Set task:
Every line of the material below should be repeated exactly.

Dataset excerpt:
= = =

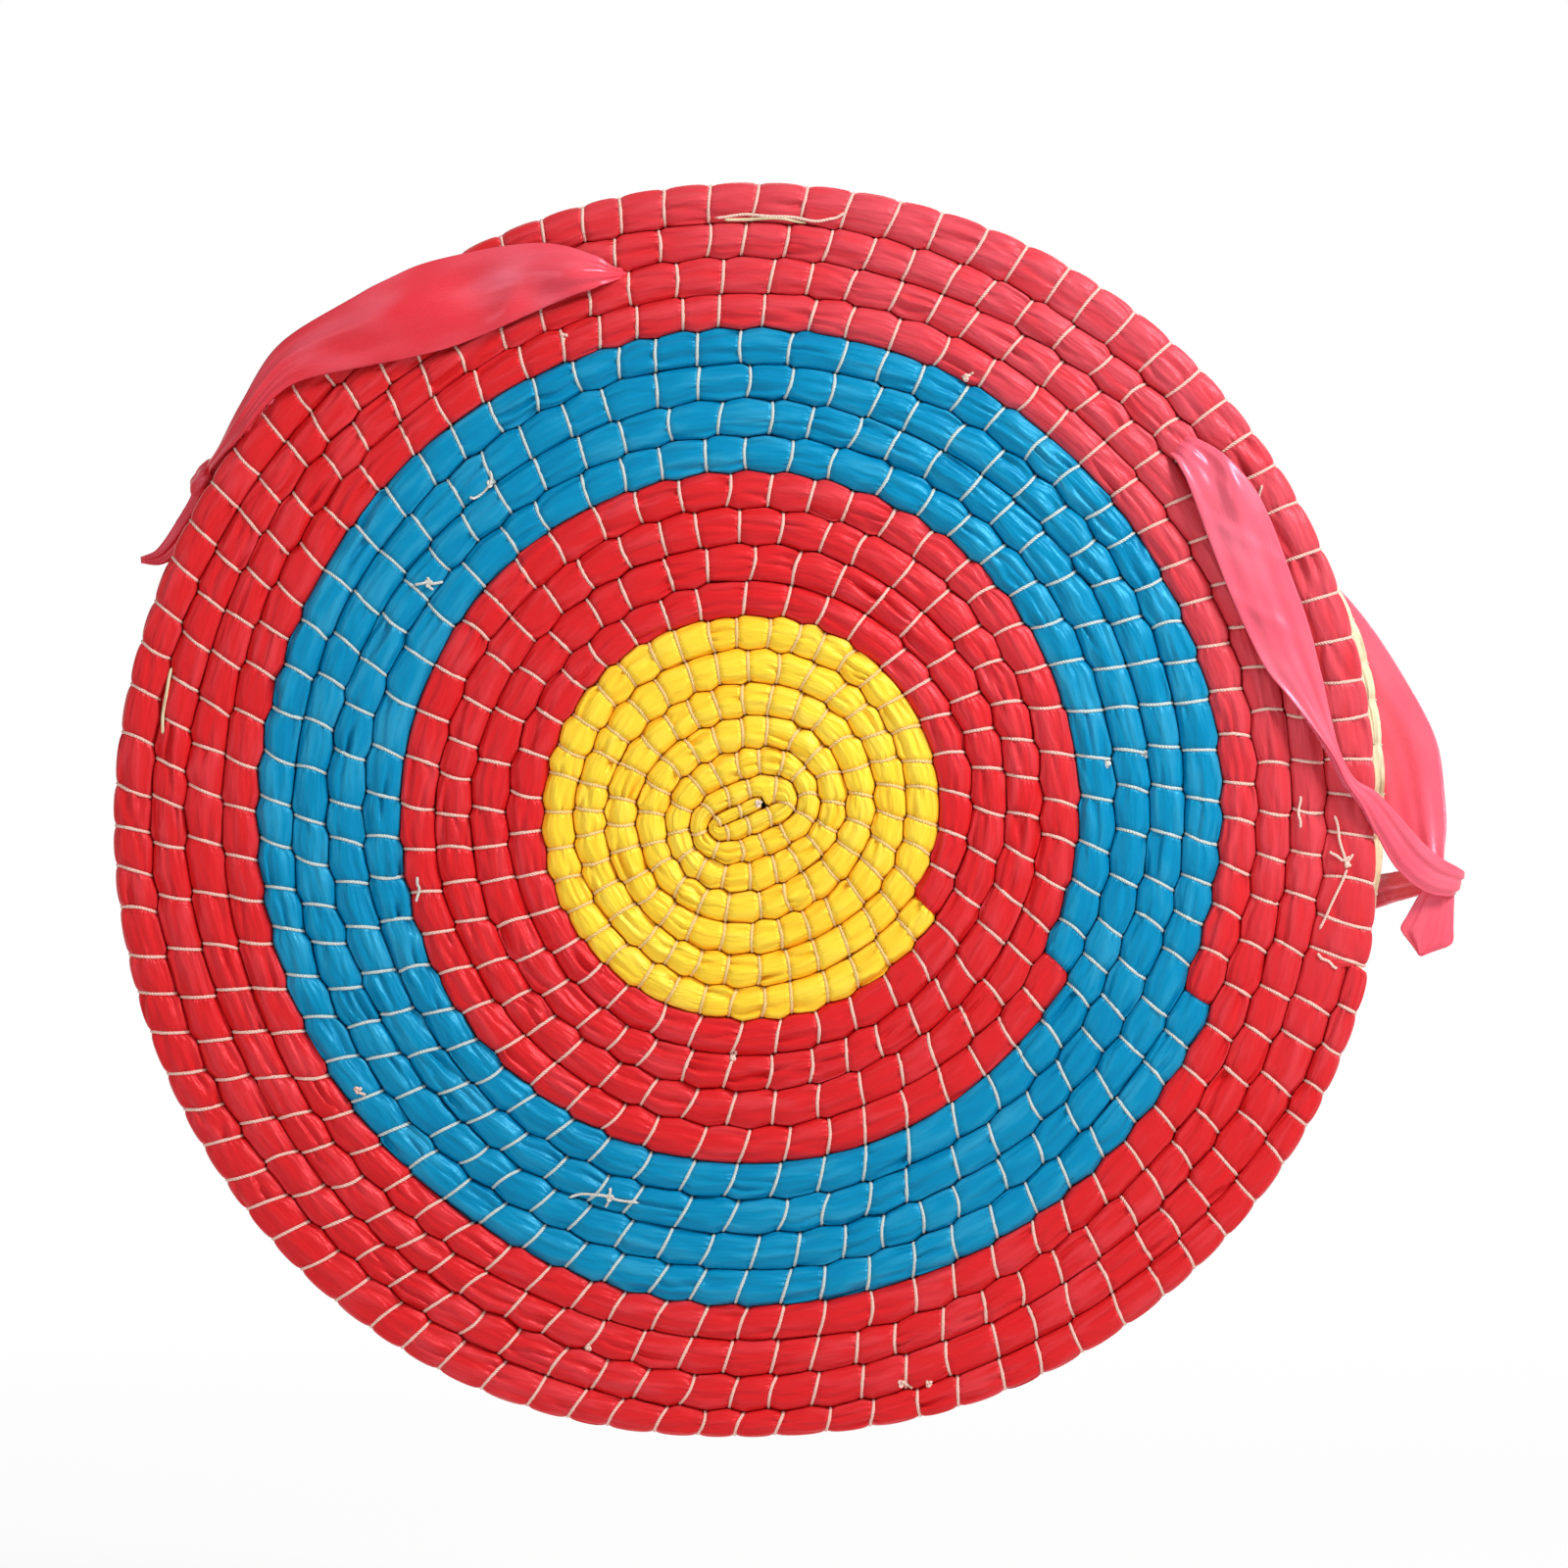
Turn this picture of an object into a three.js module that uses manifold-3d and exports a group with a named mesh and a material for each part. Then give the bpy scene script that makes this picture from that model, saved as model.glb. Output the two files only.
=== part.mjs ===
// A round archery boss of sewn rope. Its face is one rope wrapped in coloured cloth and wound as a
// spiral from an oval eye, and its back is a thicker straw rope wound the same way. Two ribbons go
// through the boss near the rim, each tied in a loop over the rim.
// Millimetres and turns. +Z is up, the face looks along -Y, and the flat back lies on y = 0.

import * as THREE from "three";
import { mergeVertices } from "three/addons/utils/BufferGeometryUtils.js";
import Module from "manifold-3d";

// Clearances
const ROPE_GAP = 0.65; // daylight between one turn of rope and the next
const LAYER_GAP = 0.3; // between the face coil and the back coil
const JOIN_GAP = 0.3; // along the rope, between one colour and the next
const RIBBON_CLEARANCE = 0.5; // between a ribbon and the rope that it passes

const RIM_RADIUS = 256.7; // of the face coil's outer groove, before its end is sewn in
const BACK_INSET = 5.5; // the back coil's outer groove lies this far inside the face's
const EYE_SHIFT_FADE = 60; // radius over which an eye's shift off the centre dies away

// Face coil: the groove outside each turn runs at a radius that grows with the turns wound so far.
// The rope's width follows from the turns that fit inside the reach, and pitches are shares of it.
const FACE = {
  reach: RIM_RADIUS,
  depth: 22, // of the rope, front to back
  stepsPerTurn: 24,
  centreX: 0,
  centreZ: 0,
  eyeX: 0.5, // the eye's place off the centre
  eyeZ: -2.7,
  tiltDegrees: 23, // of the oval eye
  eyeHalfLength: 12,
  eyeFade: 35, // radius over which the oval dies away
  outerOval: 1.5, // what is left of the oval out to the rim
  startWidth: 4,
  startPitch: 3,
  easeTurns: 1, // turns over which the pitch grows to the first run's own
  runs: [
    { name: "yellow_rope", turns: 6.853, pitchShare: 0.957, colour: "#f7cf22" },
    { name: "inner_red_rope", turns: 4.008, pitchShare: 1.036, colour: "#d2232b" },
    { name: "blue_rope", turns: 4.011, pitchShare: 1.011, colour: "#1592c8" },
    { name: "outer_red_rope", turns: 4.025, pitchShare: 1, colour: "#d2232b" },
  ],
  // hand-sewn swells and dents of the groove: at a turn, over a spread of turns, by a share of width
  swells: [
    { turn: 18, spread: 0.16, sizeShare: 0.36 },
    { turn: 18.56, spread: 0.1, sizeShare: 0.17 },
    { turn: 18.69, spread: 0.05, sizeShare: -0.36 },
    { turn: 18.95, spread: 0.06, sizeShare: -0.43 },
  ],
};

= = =

Answer to this task:
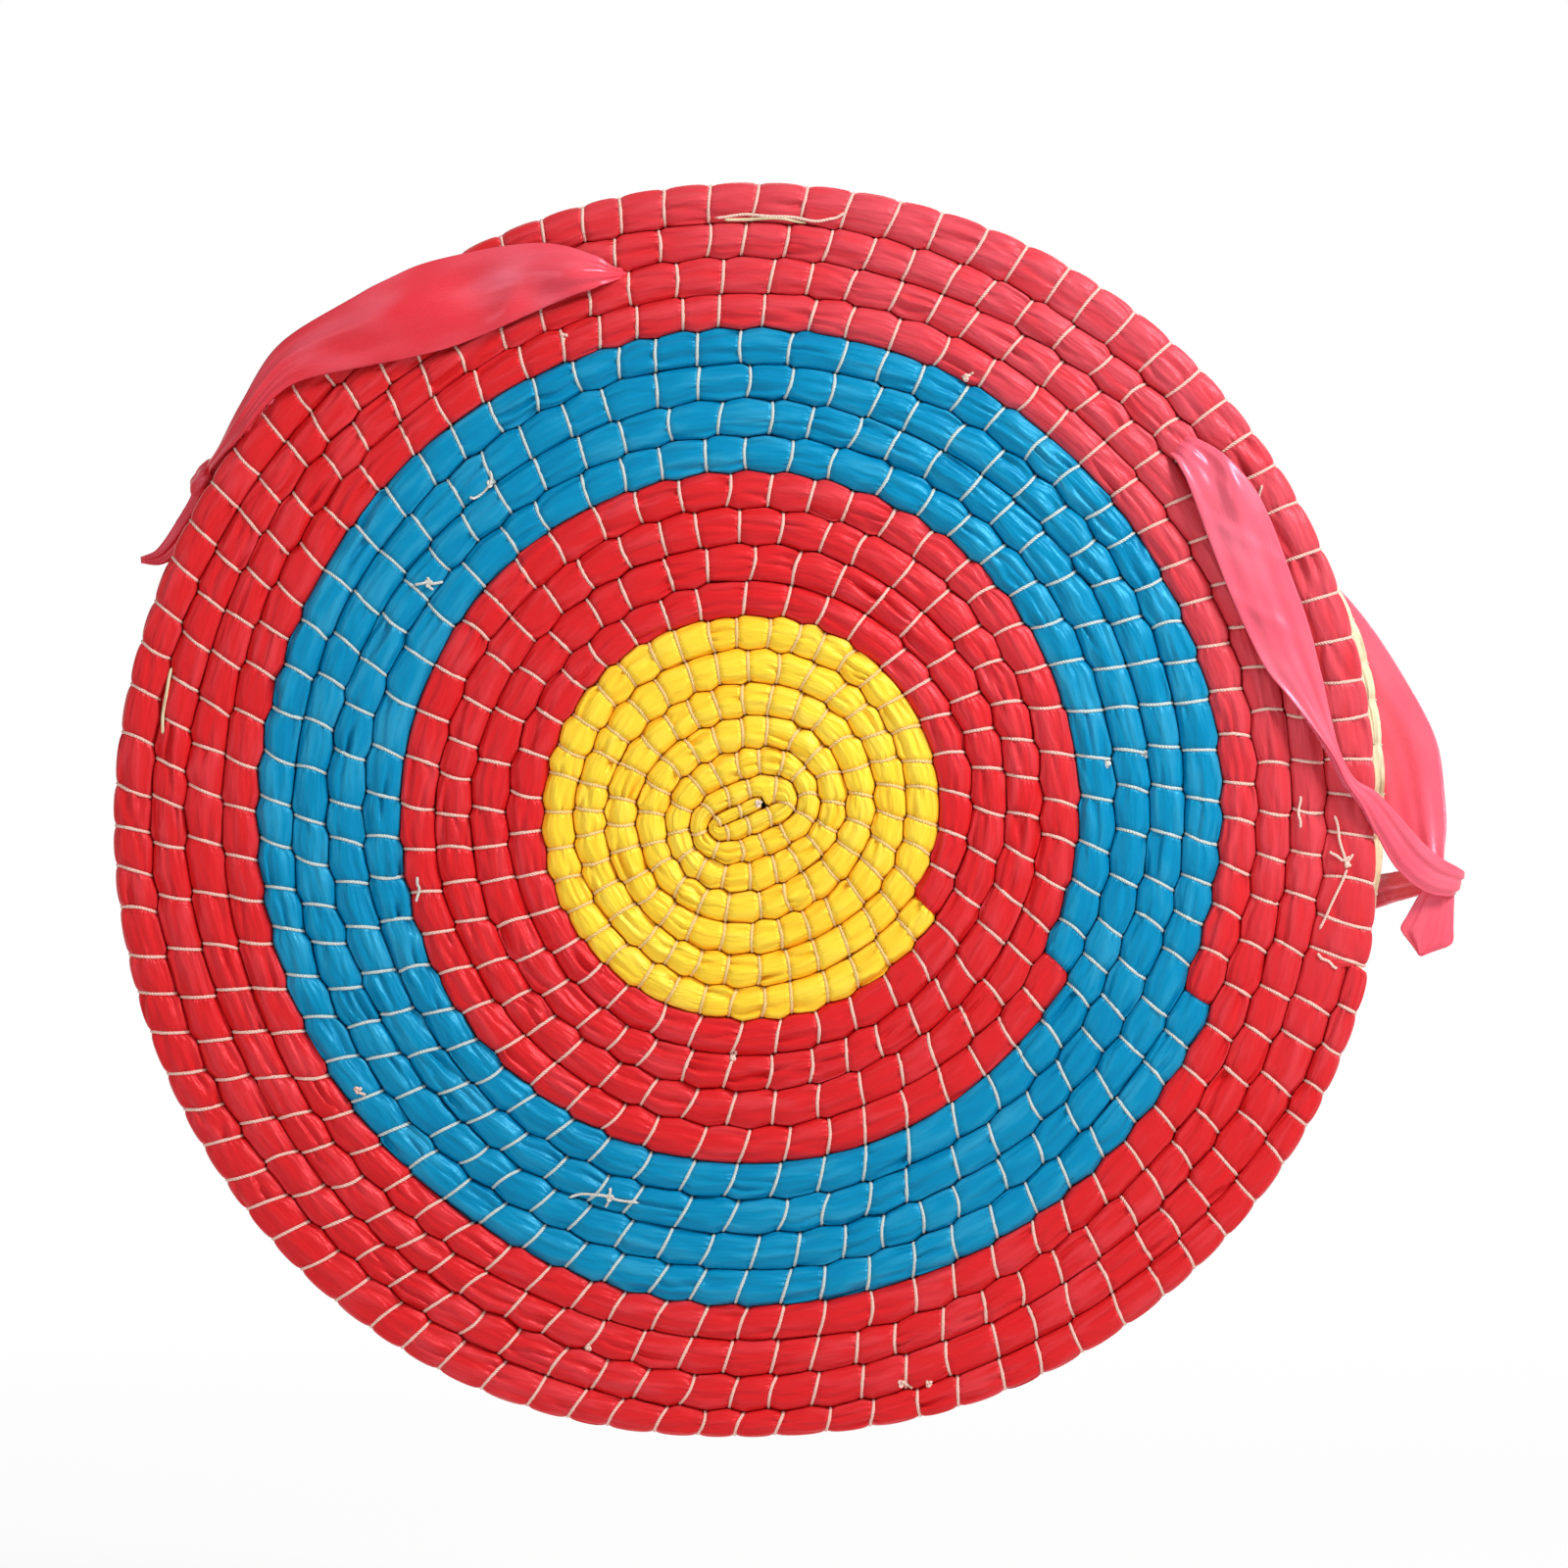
Turn this picture of an object into a three.js module that uses manifold-3d and exports a group with a named mesh and a material for each part. Then give the bpy scene script that makes this picture from that model, saved as model.glb. Output the two files only.
=== part.mjs ===
// A round archery boss of sewn rope. Its face is one rope wrapped in coloured cloth and wound as a
// spiral from an oval eye, and its back is a thicker straw rope wound the same way. Two ribbons go
// through the boss near the rim, each tied in a loop over the rim.
// Millimetres and turns. +Z is up, the face looks along -Y, and the flat back lies on y = 0.

import * as THREE from "three";
import { mergeVertices } from "three/addons/utils/BufferGeometryUtils.js";
import Module from "manifold-3d";

// Clearances
const ROPE_GAP = 0.65; // daylight between one turn of rope and the next
const LAYER_GAP = 0.3; // between the face coil and the back coil
const JOIN_GAP = 0.3; // along the rope, between one colour and the next
const RIBBON_CLEARANCE = 0.5; // between a ribbon and the rope that it passes

const RIM_RADIUS = 256.7; // of the face coil's outer groove, before its end is sewn in
const BACK_INSET = 5.5; // the back coil's outer groove lies this far inside the face's
const EYE_SHIFT_FADE = 60; // radius over which an eye's shift off the centre dies away

// Face coil: the groove outside each turn runs at a radius that grows with the turns wound so far.
// The rope's width follows from the turns that fit inside the reach, and pitches are shares of it.
const FACE = {
  reach: RIM_RADIUS,
  depth: 22, // of the rope, front to back
  stepsPerTurn: 24,
  centreX: 0,
  centreZ: 0,
  eyeX: 0.5, // the eye's place off the centre
  eyeZ: -2.7,
  tiltDegrees: 23, // of the oval eye
  eyeHalfLength: 12,
  eyeFade: 35, // radius over which the oval dies away
  outerOval: 1.5, // what is left of the oval out to the rim
  startWidth: 4,
  startPitch: 3,
  easeTurns: 1, // turns over which the pitch grows to the first run's own
  runs: [
    { name: "yellow_rope", turns: 6.853, pitchShare: 0.957, colour: "#f7cf22" },
    { name: "inner_red_rope", turns: 4.008, pitchShare: 1.036, colour: "#d2232b" },
    { name: "blue_rope", turns: 4.011, pitchShare: 1.011, colour: "#1592c8" },
    { name: "outer_red_rope", turns: 4.025, pitchShare: 1, colour: "#d2232b" },
  ],
  // hand-sewn swells and dents of the groove: at a turn, over a spread of turns, by a share of width
  swells: [
    { turn: 18, spread: 0.16, sizeShare: 0.36 },
    { turn: 18.56, spread: 0.1, sizeShare: 0.17 },
    { turn: 18.69, spread: 0.05, sizeShare: -0.36 },
    { turn: 18.95, spread: 0.06, sizeShare: -0.43 },
  ],
};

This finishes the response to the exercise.